The King of Kong introduces a unique cast of characters from two different worlds.  The Wiebes are impossible not to root for:  we watch shy, doormat Steve slowly learn to stand up for himself as his wife Nicole remains supportive above and beyond the call while their kids worry about Dad's pursuit of history (watch the immortal moment where his little girl reminds him that some people ruin their lives trying to get into the Guinness Book of World Records).  The people around Steve (we also meet his parents and a few friends) may not “get” the Donkey Kong thing, but they know that he needs SOMETHING to turn his life around, and this is gonna have to do.  On the other side, it's amazing to watch what happens to Mitchell, who has a successful business and shouldn't need the record the way Steve does, when his claim to fame is challenged.  He's clearly decades removed from his ability to set a video game record, but he can't allow anyone else to do it either, and he seems to visibly shrink on camera as his schemes to outwit rather than outplay Steve become first desperate and finally pathetic.  His henchman Kuh also comes off terribly, unable to even fake good sportsmanship as he races back and forth from Wiebe's Donkey Kong machine to a phone to update Billy on the threat to his honor.

The movie is a fantastic underdog story, but what takes it to another level is what happens at a climactic second trip to Funspot, where the Cult of Billy is certain he'll take a ten mile drive to face Steve, who's once again traveled cross-country for the event, head-to-head.  Wiebe never cheats, never schemes and just keeps doing his best while Mitchell's evasive behavior becomes sadder and sadder until he can barely make eye contact with the camera, and soon it doesn't even matter what the final score is:  Steve has won because he is clearly the better man.  The movie doesn't even need Leonard Cohen's "Everybody Knows" playing in the background (though it uses it brilliantly) to make its' point:  it's in the eyes of all the other participants.

Director Seth Gordon and Producer Ed Cunningham filmed multiple stories of the quest for high scores in the world of competitive gaming (an 80-year old woman with a gift for Q*Bert makes the cut in a supporting role), but struck gold in the eternal struggle for the Donkey Kong title and ended up building their entire movie around it.  They do a sensational job of not only letting people's own words speak for (and in some cases damn) them, but also of pumping up the cinematic drama as much as possible.  A particular, near-impossible Donkey Kong move involving Mario dodging a jumping spring is dramatic almost ever time they cut to it, and the use of 80's pop tunes on the soundtrack is flawless.  Steve and Billy conform perfectly to their hero and villain roles (funny how no one ever noticed that the long-haired, black-clad look Billy cultivated during his run as champ is practically a Movie Villain costume), and the people around them are alternately fascinating, sincere and a little scary.

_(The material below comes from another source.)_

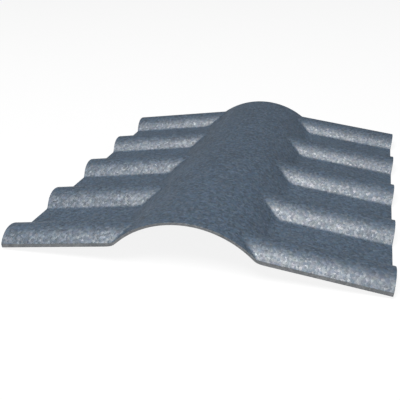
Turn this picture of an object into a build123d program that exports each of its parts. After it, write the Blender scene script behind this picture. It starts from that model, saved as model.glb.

It's a mystery to me why, in our reality TV era, documentaries like The King of Kong aren't more popular (the failure of Murderball will never cease to amaze me).  But if you've got a taste for a classic underdog story and need something to reinforce the idea that sometimes nice guys do finish first, you really should check it out.  And, of course, it wouldn't hurt if you've spent a few hours of your life trying to get a little Italian guy up ladders past rolling barrels and fireballs.